Giving weight to Darwin’s theory of ‘living fossils’

The living tuatara tracks back to the Triassic, over 200 million years ago, and shows little change from that time. Credit: Tom Stubbs/University of Bristol

A team of researchers from the University of Bristol studying the ‘living fossil’ Sphenodon — or tuatara — have identified a new way to measure the evolutionary rate of these enigmatic creatures, giving credence to Darwin’s theory of ‘living fossils’.
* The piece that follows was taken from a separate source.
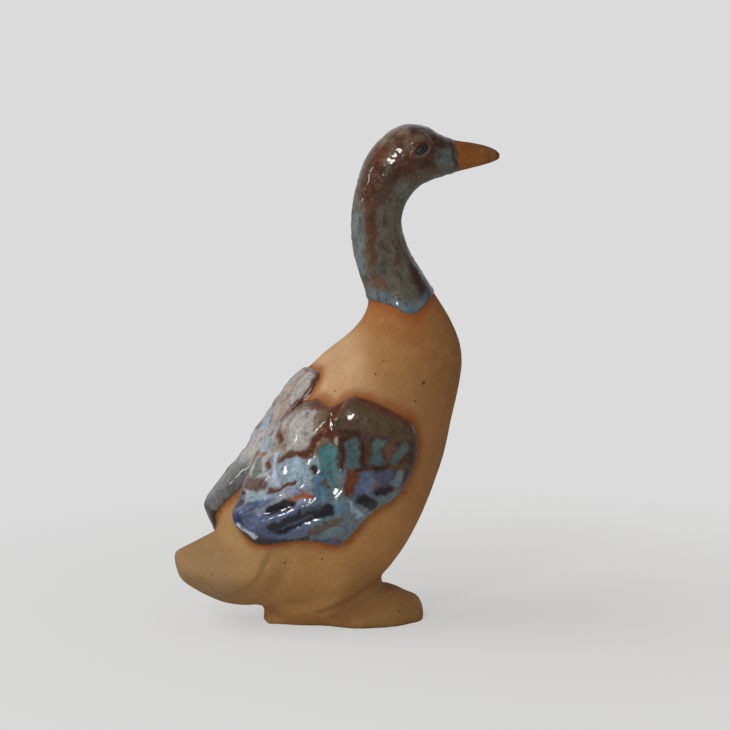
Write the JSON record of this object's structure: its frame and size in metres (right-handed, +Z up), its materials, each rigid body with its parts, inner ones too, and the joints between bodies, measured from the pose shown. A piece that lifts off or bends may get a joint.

The tuatara is a relatively large lizard-like animal that once lived on the main islands of New Zealand but has been pushed to smaller, offshore islands by human activity. Tuataras are not lizards, although they share a common ancestor from about 240 million years ago, and have survived as an independent evolutionary line for all that time.

In the study, researchers measured jaw bones from all fossil relatives of the living tuatara, and compared these as evidence of dietary adaptation. They also examined rates of morphological evolution in the living tuatara and its extinct fossil relatives.

The study confirms two key points: the tuatara has shown very slow evolution, as expected, and importantly, its anatomy is very conservative.

Lead author, PhD student, Jorge Herrera-Flores, said: “The fossil relatives of the tuatara included plant eaters and even aquatic forms, and were much more diverse than today. We found the living tuatara shares most in common with its oldest relatives from the Triassic.”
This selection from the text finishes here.